(Source data):
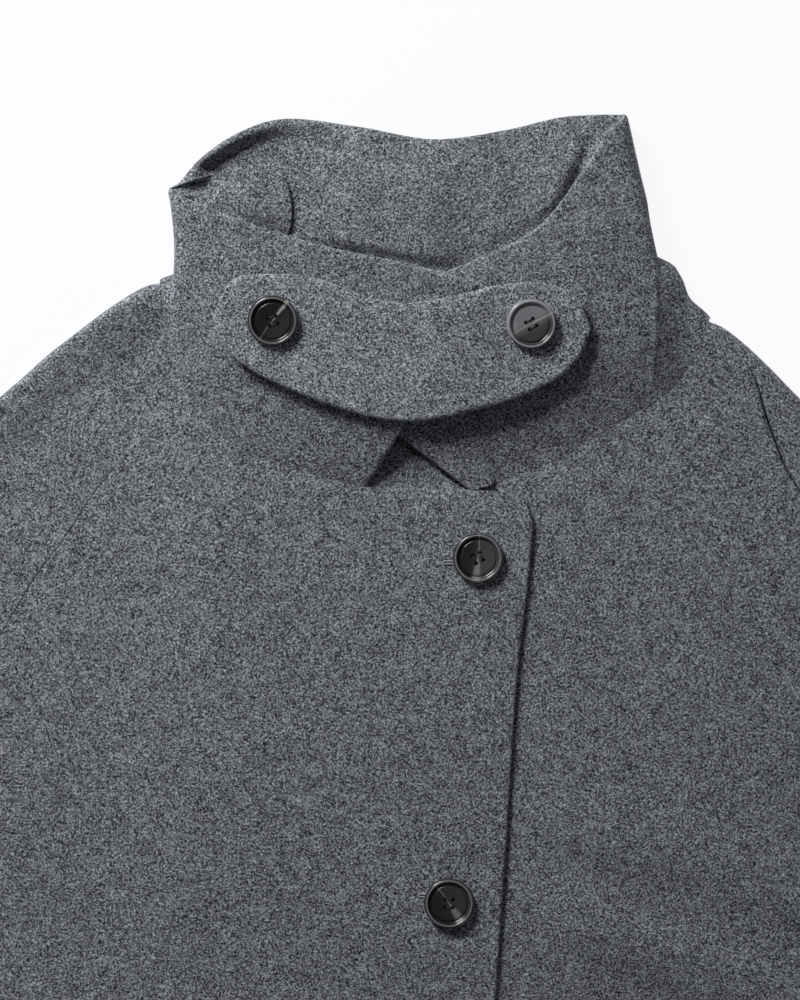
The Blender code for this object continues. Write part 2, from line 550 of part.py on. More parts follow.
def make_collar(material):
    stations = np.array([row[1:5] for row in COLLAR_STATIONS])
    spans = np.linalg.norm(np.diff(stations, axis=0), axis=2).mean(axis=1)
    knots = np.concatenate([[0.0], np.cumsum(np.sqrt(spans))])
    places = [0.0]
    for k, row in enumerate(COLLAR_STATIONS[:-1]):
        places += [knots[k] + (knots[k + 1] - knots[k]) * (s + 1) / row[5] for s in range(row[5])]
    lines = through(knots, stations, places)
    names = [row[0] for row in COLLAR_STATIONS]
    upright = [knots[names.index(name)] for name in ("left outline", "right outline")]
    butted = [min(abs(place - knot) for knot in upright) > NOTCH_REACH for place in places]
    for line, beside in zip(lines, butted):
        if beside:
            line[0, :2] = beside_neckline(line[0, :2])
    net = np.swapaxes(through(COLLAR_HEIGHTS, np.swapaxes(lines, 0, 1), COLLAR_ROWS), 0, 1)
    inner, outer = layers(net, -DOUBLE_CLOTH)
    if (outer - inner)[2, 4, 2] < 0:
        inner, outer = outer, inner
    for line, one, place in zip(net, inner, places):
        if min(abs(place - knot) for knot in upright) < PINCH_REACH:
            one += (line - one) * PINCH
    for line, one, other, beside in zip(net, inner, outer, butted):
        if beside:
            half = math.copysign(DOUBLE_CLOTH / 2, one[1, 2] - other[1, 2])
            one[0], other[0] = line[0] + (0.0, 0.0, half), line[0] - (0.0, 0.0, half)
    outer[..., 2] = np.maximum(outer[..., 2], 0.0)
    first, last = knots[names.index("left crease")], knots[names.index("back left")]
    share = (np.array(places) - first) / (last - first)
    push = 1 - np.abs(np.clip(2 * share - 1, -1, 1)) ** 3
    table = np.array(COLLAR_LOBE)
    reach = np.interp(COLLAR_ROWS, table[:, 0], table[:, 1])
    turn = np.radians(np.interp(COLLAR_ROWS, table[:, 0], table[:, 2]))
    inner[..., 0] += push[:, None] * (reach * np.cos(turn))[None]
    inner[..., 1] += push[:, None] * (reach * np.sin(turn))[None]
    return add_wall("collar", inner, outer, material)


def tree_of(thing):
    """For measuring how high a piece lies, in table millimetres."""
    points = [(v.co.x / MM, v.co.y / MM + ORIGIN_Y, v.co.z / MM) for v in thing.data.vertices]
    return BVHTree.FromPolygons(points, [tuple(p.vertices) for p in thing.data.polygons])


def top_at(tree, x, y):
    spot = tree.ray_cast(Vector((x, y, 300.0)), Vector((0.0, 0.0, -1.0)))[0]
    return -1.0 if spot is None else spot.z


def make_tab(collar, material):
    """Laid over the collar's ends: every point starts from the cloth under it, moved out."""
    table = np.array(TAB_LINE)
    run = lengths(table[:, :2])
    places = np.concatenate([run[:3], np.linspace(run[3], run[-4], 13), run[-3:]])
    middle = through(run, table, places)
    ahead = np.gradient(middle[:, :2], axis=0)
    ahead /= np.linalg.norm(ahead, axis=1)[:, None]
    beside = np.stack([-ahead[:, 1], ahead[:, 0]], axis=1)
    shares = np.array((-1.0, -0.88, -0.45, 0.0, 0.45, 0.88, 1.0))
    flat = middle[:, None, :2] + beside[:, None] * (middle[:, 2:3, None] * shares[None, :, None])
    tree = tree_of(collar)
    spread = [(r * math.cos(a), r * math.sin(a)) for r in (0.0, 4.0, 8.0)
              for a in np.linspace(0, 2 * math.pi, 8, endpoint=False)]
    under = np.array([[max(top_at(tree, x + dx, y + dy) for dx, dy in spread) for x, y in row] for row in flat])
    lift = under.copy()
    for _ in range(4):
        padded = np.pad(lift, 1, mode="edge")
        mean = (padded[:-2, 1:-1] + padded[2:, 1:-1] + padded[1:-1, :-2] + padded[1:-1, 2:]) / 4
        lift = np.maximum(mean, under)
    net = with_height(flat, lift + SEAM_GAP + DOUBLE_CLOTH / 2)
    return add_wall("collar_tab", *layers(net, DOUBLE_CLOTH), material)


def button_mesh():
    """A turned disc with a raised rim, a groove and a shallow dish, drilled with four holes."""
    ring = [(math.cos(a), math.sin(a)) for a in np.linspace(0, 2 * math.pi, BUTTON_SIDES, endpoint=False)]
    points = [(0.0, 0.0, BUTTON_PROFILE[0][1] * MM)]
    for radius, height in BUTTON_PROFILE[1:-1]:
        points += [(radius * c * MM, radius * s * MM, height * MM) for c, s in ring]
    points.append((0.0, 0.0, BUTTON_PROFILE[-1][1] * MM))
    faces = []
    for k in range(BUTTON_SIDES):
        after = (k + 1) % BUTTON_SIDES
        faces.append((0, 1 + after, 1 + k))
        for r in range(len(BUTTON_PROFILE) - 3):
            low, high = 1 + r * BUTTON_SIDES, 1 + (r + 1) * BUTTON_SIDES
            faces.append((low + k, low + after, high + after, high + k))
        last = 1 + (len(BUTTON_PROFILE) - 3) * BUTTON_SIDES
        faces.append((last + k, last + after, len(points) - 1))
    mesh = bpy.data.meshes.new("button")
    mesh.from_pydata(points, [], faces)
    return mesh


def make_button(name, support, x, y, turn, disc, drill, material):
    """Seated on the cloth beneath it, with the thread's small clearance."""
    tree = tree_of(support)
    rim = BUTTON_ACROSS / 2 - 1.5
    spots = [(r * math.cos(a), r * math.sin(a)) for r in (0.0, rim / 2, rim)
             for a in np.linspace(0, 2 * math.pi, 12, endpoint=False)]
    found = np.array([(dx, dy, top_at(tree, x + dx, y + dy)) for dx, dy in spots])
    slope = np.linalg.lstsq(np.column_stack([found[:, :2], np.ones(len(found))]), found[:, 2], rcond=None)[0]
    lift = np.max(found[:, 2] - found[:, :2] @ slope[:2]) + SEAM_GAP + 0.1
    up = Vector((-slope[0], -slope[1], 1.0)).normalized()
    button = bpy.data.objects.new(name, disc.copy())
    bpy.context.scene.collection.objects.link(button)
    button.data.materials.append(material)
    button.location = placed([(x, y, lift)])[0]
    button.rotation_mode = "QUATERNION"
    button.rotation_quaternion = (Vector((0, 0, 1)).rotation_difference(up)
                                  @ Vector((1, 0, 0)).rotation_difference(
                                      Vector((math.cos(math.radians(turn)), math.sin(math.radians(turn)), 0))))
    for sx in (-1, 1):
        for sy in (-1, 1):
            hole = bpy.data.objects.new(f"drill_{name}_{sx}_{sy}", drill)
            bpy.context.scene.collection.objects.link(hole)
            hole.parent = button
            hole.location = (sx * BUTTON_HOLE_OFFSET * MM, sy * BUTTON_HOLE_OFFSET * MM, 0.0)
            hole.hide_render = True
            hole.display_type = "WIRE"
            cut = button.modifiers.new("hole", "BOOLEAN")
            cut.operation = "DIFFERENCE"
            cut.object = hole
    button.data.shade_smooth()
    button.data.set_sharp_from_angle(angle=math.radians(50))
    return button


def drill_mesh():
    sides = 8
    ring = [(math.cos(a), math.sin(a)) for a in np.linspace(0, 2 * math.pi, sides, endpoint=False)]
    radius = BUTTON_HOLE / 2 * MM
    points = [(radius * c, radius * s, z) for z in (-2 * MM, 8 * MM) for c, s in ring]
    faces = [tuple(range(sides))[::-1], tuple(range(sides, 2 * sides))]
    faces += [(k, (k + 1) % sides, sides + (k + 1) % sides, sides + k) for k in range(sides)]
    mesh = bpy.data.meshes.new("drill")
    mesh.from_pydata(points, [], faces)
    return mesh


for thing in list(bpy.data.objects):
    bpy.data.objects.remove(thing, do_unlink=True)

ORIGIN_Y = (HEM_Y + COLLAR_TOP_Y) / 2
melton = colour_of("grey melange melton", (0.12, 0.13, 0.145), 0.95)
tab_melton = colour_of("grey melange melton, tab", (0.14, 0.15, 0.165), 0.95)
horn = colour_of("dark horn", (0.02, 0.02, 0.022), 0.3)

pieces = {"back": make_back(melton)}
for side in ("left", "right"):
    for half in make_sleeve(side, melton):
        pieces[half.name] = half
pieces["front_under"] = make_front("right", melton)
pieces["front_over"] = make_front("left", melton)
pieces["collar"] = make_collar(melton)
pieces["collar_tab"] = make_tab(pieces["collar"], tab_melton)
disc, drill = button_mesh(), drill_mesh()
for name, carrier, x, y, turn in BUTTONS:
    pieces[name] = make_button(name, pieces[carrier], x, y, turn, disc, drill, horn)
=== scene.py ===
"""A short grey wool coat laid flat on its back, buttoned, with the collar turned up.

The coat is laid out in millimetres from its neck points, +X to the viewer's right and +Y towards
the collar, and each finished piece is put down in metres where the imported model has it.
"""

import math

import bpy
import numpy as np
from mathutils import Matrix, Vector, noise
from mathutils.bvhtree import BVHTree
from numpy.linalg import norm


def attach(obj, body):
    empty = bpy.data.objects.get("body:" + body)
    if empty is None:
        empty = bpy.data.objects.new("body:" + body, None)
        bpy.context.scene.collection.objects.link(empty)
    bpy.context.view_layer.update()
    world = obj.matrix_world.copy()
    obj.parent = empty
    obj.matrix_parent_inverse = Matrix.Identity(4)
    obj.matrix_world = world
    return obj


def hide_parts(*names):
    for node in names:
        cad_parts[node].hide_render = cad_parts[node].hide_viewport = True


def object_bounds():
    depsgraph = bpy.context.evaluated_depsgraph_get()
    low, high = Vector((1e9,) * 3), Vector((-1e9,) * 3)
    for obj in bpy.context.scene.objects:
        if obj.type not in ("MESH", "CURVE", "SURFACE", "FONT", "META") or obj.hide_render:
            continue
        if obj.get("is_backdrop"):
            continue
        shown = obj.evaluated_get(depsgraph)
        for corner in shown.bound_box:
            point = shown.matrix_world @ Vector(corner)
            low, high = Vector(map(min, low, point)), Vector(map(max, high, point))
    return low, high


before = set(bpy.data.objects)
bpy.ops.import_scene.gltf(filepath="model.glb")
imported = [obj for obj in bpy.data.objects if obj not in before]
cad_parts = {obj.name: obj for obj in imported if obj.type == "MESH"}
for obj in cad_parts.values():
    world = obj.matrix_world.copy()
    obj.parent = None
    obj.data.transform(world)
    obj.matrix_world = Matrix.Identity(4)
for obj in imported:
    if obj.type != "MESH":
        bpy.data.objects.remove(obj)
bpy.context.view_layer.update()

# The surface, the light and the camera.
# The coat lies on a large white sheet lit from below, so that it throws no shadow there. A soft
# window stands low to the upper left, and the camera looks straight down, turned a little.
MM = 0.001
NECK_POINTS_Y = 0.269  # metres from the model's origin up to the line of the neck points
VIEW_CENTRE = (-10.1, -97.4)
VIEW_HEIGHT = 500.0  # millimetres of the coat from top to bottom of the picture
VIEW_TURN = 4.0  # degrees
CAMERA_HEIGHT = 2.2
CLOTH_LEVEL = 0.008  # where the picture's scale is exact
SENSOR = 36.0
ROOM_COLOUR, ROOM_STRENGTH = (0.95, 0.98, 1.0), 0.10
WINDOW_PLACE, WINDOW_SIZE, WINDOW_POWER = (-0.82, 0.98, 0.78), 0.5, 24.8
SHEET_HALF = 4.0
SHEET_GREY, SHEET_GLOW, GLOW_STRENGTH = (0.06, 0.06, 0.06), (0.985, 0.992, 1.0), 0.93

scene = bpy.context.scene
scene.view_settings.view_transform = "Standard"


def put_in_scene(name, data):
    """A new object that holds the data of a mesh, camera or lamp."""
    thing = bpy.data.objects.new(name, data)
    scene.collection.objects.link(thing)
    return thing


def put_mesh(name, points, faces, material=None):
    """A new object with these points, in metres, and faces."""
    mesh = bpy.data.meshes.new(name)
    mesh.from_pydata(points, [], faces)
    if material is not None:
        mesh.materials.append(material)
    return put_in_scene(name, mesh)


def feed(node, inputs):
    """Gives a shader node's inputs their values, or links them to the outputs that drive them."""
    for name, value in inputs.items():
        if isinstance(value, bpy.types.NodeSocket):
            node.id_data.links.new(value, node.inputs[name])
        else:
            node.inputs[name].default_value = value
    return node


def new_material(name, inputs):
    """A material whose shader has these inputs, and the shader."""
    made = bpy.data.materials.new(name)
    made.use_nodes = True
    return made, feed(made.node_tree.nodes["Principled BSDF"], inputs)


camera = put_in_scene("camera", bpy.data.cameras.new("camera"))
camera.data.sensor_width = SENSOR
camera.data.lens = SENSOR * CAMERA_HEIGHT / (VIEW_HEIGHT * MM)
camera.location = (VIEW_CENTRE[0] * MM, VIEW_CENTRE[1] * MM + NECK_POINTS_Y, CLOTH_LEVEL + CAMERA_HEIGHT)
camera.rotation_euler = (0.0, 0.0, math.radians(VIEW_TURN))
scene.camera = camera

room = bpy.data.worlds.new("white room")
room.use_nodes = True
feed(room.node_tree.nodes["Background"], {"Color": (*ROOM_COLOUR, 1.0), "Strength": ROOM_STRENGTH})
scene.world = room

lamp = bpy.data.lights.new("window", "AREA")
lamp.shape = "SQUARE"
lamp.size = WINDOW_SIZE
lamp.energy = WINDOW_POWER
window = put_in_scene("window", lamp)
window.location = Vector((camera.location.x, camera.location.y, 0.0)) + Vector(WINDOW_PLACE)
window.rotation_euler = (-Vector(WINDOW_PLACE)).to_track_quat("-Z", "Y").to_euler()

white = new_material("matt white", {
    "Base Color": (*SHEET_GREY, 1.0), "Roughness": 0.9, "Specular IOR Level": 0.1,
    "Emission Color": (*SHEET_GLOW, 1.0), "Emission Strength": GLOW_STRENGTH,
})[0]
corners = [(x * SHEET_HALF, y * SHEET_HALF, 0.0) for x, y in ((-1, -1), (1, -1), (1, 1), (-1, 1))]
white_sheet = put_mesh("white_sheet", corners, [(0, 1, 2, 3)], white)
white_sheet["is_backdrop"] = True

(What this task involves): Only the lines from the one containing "ORIGIN_Y = (HEM_Y + COLLAR_TOP_Y) / 2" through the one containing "depsgraph = bpy.context.evaluated_depsgraph_get()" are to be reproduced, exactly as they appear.

(Answer for this exercise):
ORIGIN_Y = (HEM_Y + COLLAR_TOP_Y) / 2
melton = colour_of("grey melange melton", (0.12, 0.13, 0.145), 0.95)
tab_melton = colour_of("grey melange melton, tab", (0.14, 0.15, 0.165), 0.95)
horn = colour_of("dark horn", (0.02, 0.02, 0.022), 0.3)

pieces = {"back": make_back(melton)}
for side in ("left", "right"):
    for half in make_sleeve(side, melton):
        pieces[half.name] = half
pieces["front_under"] = make_front("right", melton)
pieces["front_over"] = make_front("left", melton)
pieces["collar"] = make_collar(melton)
pieces["collar_tab"] = make_tab(pieces["collar"], tab_melton)
disc, drill = button_mesh(), drill_mesh()
for name, carrier, x, y, turn in BUTTONS:
    pieces[name] = make_button(name, pieces[carrier], x, y, turn, disc, drill, horn)
=== scene.py ===
"""A short grey wool coat laid flat on its back, buttoned, with the collar turned up.

The coat is laid out in millimetres from its neck points, +X to the viewer's right and +Y towards
the collar, and each finished piece is put down in metres where the imported model has it.
"""

import math

import bpy
import numpy as np
from mathutils import Matrix, Vector, noise
from mathutils.bvhtree import BVHTree
from numpy.linalg import norm


def attach(obj, body):
    empty = bpy.data.objects.get("body:" + body)
    if empty is None:
        empty = bpy.data.objects.new("body:" + body, None)
        bpy.context.scene.collection.objects.link(empty)
    bpy.context.view_layer.update()
    world = obj.matrix_world.copy()
    obj.parent = empty
    obj.matrix_parent_inverse = Matrix.Identity(4)
    obj.matrix_world = world
    return obj


def hide_parts(*names):
    for node in names:
        cad_parts[node].hide_render = cad_parts[node].hide_viewport = True


def object_bounds():
    depsgraph = bpy.context.evaluated_depsgraph_get()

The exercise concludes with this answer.